__Directions for this task__
Beginning with the first line of the data below, reproduce every line unchanged, ending with the line that holds "around the diamonds.".

__Supplied data__
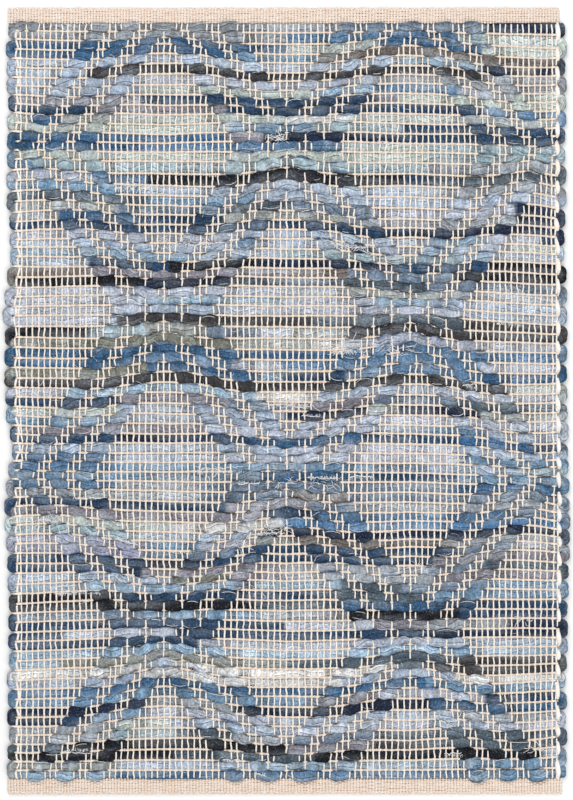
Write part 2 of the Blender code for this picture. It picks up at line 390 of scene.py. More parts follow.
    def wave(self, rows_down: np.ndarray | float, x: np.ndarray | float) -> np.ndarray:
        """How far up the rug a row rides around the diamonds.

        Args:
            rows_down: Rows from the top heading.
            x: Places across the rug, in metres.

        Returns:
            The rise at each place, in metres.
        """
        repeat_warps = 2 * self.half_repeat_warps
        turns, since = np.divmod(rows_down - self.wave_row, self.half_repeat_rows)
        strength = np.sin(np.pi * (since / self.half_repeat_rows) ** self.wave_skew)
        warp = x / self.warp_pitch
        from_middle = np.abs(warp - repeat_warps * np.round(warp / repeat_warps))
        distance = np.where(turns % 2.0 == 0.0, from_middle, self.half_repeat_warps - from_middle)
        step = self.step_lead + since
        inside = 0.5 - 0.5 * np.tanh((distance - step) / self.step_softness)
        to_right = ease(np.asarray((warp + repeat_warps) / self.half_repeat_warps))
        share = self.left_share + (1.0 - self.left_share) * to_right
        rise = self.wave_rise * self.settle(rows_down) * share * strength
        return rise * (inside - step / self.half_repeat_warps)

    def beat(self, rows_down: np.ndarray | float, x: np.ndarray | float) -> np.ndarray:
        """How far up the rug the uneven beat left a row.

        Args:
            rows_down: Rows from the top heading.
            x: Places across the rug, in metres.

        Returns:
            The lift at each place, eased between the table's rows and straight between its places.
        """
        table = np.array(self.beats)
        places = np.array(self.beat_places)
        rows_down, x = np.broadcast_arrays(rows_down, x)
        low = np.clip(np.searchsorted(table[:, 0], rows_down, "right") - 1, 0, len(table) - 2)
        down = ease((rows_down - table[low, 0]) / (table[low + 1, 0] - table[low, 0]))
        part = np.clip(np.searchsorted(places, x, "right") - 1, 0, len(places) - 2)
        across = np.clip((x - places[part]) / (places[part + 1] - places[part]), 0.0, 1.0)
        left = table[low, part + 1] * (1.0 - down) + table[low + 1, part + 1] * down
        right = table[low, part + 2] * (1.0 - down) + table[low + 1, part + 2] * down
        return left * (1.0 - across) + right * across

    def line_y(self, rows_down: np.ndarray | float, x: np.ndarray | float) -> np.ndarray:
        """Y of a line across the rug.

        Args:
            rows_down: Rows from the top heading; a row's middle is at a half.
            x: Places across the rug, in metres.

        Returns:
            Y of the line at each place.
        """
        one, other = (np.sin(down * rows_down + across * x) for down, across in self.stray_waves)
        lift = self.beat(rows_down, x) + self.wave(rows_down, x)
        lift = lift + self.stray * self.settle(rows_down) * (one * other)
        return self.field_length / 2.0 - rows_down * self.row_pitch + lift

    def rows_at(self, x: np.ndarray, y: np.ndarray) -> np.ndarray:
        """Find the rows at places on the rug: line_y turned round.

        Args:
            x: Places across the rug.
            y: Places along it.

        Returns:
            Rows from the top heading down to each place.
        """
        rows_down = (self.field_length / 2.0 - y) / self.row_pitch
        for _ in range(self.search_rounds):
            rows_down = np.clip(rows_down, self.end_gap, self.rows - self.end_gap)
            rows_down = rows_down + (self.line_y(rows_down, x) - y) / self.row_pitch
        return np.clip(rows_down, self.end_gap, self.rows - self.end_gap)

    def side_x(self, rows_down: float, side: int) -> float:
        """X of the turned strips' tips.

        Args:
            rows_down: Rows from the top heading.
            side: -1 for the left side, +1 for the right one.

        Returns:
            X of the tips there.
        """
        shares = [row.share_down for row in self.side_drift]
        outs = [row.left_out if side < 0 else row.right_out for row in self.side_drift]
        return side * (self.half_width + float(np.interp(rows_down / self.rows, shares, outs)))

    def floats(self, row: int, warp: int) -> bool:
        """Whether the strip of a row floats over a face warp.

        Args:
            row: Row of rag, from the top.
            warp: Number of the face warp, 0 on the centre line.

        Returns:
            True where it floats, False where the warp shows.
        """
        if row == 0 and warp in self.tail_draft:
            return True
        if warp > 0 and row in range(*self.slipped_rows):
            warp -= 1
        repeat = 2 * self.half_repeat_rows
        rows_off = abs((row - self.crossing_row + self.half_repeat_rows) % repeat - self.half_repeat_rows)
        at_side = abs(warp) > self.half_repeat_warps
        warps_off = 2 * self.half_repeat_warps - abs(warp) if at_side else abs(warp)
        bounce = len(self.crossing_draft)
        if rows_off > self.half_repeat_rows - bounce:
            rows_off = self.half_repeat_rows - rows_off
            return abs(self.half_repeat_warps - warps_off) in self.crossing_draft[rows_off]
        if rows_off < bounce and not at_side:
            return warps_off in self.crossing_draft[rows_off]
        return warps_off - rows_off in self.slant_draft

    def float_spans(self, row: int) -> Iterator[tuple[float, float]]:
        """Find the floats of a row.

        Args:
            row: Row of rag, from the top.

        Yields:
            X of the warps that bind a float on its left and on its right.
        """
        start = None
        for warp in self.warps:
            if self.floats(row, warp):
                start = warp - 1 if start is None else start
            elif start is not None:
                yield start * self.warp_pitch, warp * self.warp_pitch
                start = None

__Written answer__
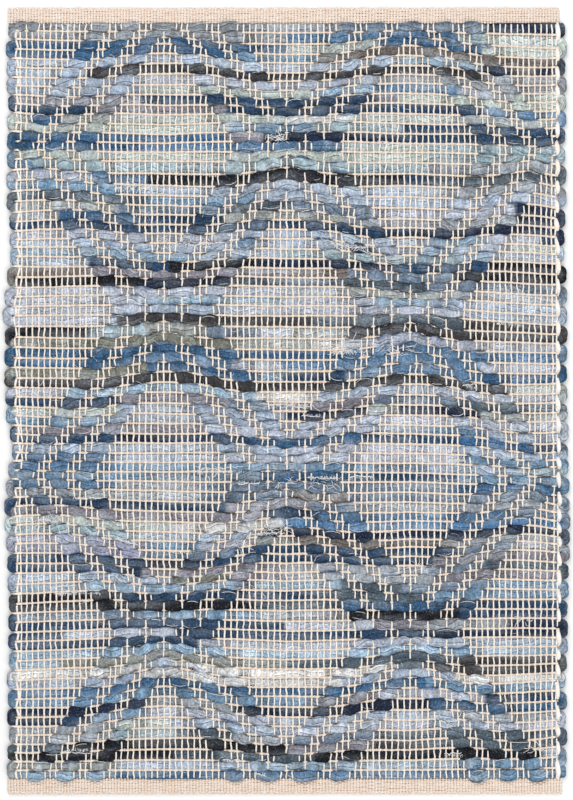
Write part 2 of the Blender code for this picture. It picks up at line 390 of scene.py. More parts follow.
    def wave(self, rows_down: np.ndarray | float, x: np.ndarray | float) -> np.ndarray:
        """How far up the rug a row rides around the diamonds.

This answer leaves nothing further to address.